Given that Moon Knight himself has such a distinctive look, it seems only appropriate that the artwork itself would be so meticulous and engrossing. His runs on Venom and Deadpool certainly showed me that Declan Shalvey does creepy well, but the artwork he’s produced on these six issues of Moon Knight are a level above. Added to that, the scrupulous attention to detail in Jordie Bellaire’s colours and you have a dream-team book. The decision to keep Moon Knight himself uncoloured is inspired, granting a visceral contrast between Moon Knight and the world he stalks through. It is particularly effective when the Moon Knight mask is removed and the “real” face of Spektor sits imposed above the ethereal suit. There is a fantastic moment where Moon Knight enters the den of the murder, you seen a throwing-moon in his hand, and then it is gone with a small, innocuous movement line on the page. Some fourteen panels later, the pay-off comes, when Moon Knight informs the villain, “I killed you two minutes ago. Look down.” You can find the little blade peeking out of the bad guy’s side in two panels before the reveal, not buried by any stretch, but carefully placed within the context of overtly detailed shots examining the broken, ravaged physique of the ex-soldier antagonist.

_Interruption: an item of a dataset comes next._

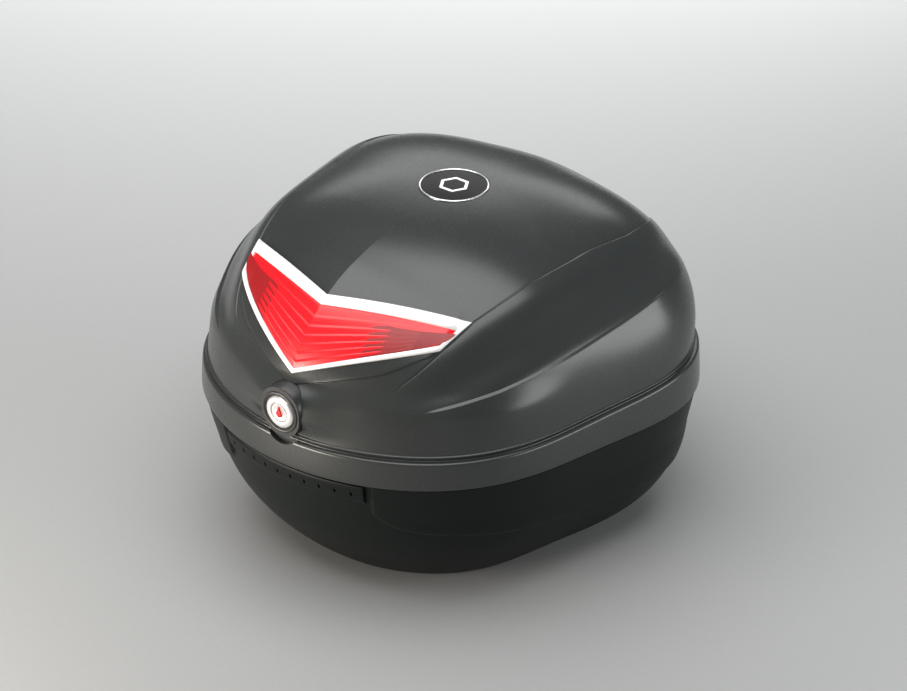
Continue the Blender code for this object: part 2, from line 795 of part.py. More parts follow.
def add_rack_plate(steel, black):
    middle = (0, (plate_front + plate_rear) / 2)
    holes = [prism(f"plate_bore_cutter_{number}", circle(0.002 + gap, spot, 12), "Z",
                   plate_ceiling - 0.0022, plate_ceiling + 0.01, None)
             for number, spot in enumerate(plate_screw_spots())]
    prism("rack_plate", rounded(plate_width / 2, (plate_rear - plate_front) / 2, 0.008, middle, 3), "Z",
          plate_ceiling - plate_thickness, plate_ceiling, black, holes=holes)
    names = ("left_front", "left_rear", "right_front", "right_rear")
    for label, spot in zip(names, plate_screw_spots()):
        head = tray_top + gap
        turned(f"plate_screw_{label}", [(0, plate_ceiling - 0.0018), (0.002, plate_ceiling - 0.0018),
                                        (0.002, head), (0.004, head), (0.004, head + 0.0016),
                                        (0.003, head + 0.0024), (0, head + 0.0024)], spot, "Z", steel,
               sides=12)


def add_plate_bolt(steel, black):
    front = tray_front + tray_wall + bolt_travel + 0.005
    rear = plate_front - 0.004
    low = plate_ceiling - 0.0062
    high = plate_ceiling - 0.0022
    outline = [(front, low - 0.0035), (front + 0.004, low - 0.0035), (front + 0.004, low), (rear, low),
               (rear, high - 0.0015), (rear - 0.0015, high), (front, high)]
    prism("plate_bolt", outline, "X", -0.014, 0.014, steel, (0, front, low))
    guide = [(-0.018, low - 0.0005), (-0.014 - gap, low - 0.0005), (-0.014 - gap, high + gap),
             (0.014 + gap, high + gap), (0.014 + gap, low - 0.0005), (0.018, low - 0.0005),
             (0.018, plate_ceiling), (-0.018, plate_ceiling)]
    prism("bolt_guide", guide, "Y", front + 0.008, rear - 0.010, black)


def add_feet(rubber):
    spots = (("left_front", -1, -0.125), ("right_front", 1, -0.125), ("left_rear", -1, 0.145),
             ("right_rear", 1, 0.145))
    for label, side, share in spots:
        turned(f"foot_{label}", [(0, 0), (0.007, 0), (0.008, 0.0006), (0.008, foot_height),
                                 (0, foot_height)], (side * 0.268 * case_width, share * case_depth), "Z",
               rubber, sides=16)


# ------------------------------------------------------------------------------------------- build

clear_scene()
frame = add_frame()

lid_plastic = ((0.030, 0.031, 0.033), 0.42)
base_plastic = ((0.014, 0.015, 0.016), 0.60)
grip_plastic = ((0.012, 0.012, 0.013), 0.55)
chrome_trim = ((0.80, 0.81, 0.82), 0.18, 0.9)
lens_red = ((0.70, 0.012, 0.020), 0.12)
backing_red = ((0.35, 0.010, 0.014), 0.50)
badge_black = ((0.010, 0.010, 0.012), 0.20)
badge_chrome = ((0.75, 0.76, 0.77), 0.20, 0.9)
housing_plastic = ((0.018, 0.018, 0.019), 0.45)
bezel_plastic = ((0.020, 0.020, 0.022), 0.35)
lock_silver = ((0.72, 0.73, 0.74), 0.28, 0.8)
plug_steel = ((0.60, 0.61, 0.62), 0.30, 0.9)
cover_red = ((0.60, 0.020, 0.025), 0.35)
zinc_steel = ((0.55, 0.56, 0.57), 0.35, 0.9)
soft_rubber = ((0.020, 0.020, 0.020), 0.80)

add_lid_shell(lid_plastic)
add_reflector(chrome_trim, lens_red, backing_red)
add_badge(badge_chrome, badge_black)
add_lock_housing(housing_plastic)
add_lock(bezel_plastic, lock_silver, plug_steel, cover_red, zinc_steel)
add_base_shell(base_plastic)
add_front_grip(grip_plastic)
add_hinge_pins(zinc_steel)
add_rim_seal(soft_rubber)
add_striker(zinc_steel)
add_floor_mat(soft_rubber)
add_rack_plate(zinc_steel, housing_plastic)
add_plate_bolt(zinc_steel, housing_plastic)
add_feet(soft_rubber)
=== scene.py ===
import math

import bmesh
import bpy
import numpy as np
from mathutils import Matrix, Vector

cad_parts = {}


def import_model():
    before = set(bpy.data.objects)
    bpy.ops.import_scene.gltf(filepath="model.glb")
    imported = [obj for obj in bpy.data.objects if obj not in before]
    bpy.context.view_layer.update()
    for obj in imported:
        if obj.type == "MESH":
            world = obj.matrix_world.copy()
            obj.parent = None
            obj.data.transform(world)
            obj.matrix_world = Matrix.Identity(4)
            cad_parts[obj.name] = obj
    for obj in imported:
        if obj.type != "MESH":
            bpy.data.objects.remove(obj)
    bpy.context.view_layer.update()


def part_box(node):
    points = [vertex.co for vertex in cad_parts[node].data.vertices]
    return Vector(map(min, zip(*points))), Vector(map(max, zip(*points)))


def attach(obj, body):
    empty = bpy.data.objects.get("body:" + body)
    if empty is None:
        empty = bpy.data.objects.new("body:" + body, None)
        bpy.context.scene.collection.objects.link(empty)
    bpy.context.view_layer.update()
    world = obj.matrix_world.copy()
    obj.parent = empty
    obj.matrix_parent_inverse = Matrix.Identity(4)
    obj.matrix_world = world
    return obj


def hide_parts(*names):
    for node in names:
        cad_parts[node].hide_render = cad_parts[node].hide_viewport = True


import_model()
print("frame loaded")

caseSize = {
    "width": 0.402,
    "lidTop": 0.2916,
    "seamHeight": 0.131,
    "grooveHeight": 0.157,
    "seamDrop": 0.005,
    "grooveRise": 0.004,
    "rimReach": (0.2171, 0.2143, 0.1996, 0.1956, 0.2147, 0.1956, 0.1938),
    "lidScale": 0.97,
    "lidLean": 0.0262,
    "lidFoot": 0.0036,
    "crownPower": (3.10, 2.61, 1.48),  # front, side and rear
    "wallPower": (2.71, 2.76, 2.45),
    "badgeY": 0.008,
}


def middleOf(node):
    low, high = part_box(node)
    return [(low[axis] + high[axis]) / 2 for axis in range(3)]


frameY = middleOf("badge_disc")[1] - caseSize["badgeY"]  # the case's own middle in the frame


# shared shape of the rim, the lid and the base

def rimHarmonics():
    reach = caseSize["rimReach"]
    count = len(reach)
    stations = np.radians(np.arange(count) * 30.0)
    return np.linalg.solve(np.cos(np.outer(stations, np.arange(count))), reach)


harmonics = rimHarmonics()


def naturalRim(angle):
    reach = sum(value * np.cos(order * angle) for order, value in enumerate(harmonics))
    return reach * np.sin(angle), -reach * np.cos(angle)


widestX = naturalRim(np.radians(np.arange(180.0)))[0].max()
widthScale = caseSize["width"] / (2 * widestX)


def smooth(low, high, value):
    share = np.clip((value - low) / (high - low), 0.0, 1.0)
    return share * share * (3 - 2 * share)


def aroundBlend(front, side, rear, angle):
    mean = (front + rear) / 4 + side / 2
    return mean + (front - rear) / 2 * np.cos(angle) + (mean - side) * np.cos(2 * angle)


def rimPoint(angle, scale=1.0, inset=0.0):
    x, y = naturalRim(angle)
    x = x * widthScale * scale
    y = y * scale
    keep = 1 - inset / np.hypot(x, y)
    return x * keep, y * keep


def rearRimY(x, inset, scale=1.0):
    angles = np.linspace(math.pi / 2, math.pi, 800)
    rimX, rimY = rimPoint(angles, scale, inset)
    return float(np.interp(abs(x), rimX[::-1], rimY[::-1]))


def slopeShare(y):
    return smooth(-0.150, 0.100, y)


def seamZ(y):
    return caseSize["seamHeight"] - caseSize["seamDrop"] * slopeShare(y)


def grooveZ(y):
    return caseSize["grooveHeight"] + caseSize["grooveRise"] * slopeShare(y)


def lidSurface(angle, share, wall=0.0):
    crownPower = aroundBlend(*caseSize["crownPower"], angle)
    wallPower = aroundBlend(*caseSize["wallPower"], angle)
    rise = np.sin(share * math.pi / 2) ** (2 / crownPower)
    shrink = np.cos(np.minimum(share, 1.0) * math.pi / 2).clip(0) ** (2 / wallPower)
    x, y = rimPoint(angle, caseSize["lidScale"], wall)
    start = grooveZ(y) + caseSize["lidFoot"]
    top = caseSize["lidTop"] - wall
    return np.stack([x * shrink, y * shrink + caseSize["lidLean"] * rise, start + (top - start) * rise], -1)


# creases, steps and hollows of the lid. Rolls are degrees about a line along the case.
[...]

There are obvious parallels between Spektor and this unnamed ex-SHIELD soldier, who is at least partially a victim of the same systems that left Spektor dying in an Egyptian desert; Moon Knight, although the dialogue hints that he understands the soldier’s plight, does not actually feel any empathy, or sympathy for that matter, with the deranged, abused man – “You prey on innocent traveller’s at night. That’s all I care about.” This is the essential mission statement of Warren Ellis’s Moon Knight. It’s possible to suggest, even probable, that Marc Spektor is not even truly the lead of this book. Ellis’s primary concern throughout is Moon Knight, not as an aspect of the man, but as an agent driving the vehicle of Spektor. His take on the mythos of the character is not that Spektor is suffering from Dissociative Identity Disorder, but rather that Spektor is a remnant haunting the body hijacked by Khonshu’s resurrection, becoming only an aspect of the God; “. . . Whether that be Marc Spektor, Steven Grant and Jake Lockley, or Wolverine, Spider-Man and Captain America . . . your brain has conjured them to explain what has happened to you. You’re not insane. Your brain has been colonized by an ancient consciousness from beyond space-time.”

The second issue, “Sniper”, is where we begin to see that this run is something unexpected. It is also the issue where you begin to feel like Warren Ellis might actually just be trying to slowly destroy Shalvey’s mind. It opens with an eight-panel grid, ending in a headshot. Next page only has seven panels, with another red-splashed kill-shot. Every turn of the page has another victim and one less panel, until there is the one page, one panel, red-splattered, exploding exit wound of the final headshot. It is a testament either to his intention to crush their spirits or to his trust in the team that Warren gives the seven pages which succeed this only one dialogue bubble. Between them, Shalvey and Bellaire are perfectly capable of carrying off the action and the storytelling without the crutch of text boxes everywhere to carry the audience. This is something they return to later in the fifth issue, “Scarlet”, where Moon Knight ascends a building to rescue a young girl. It is an issue essentially devoid of dialogue, bar a couple of key scenes. Most of the issue however, is driven by Moon Knight beating the crap out of people, counting the floors as he climbs. It, again, reinforces the central theme that Moon Knight is the divine vengeance (what the ancient Greeks referred to as nemesis) visited on those who would attack overnight travellers.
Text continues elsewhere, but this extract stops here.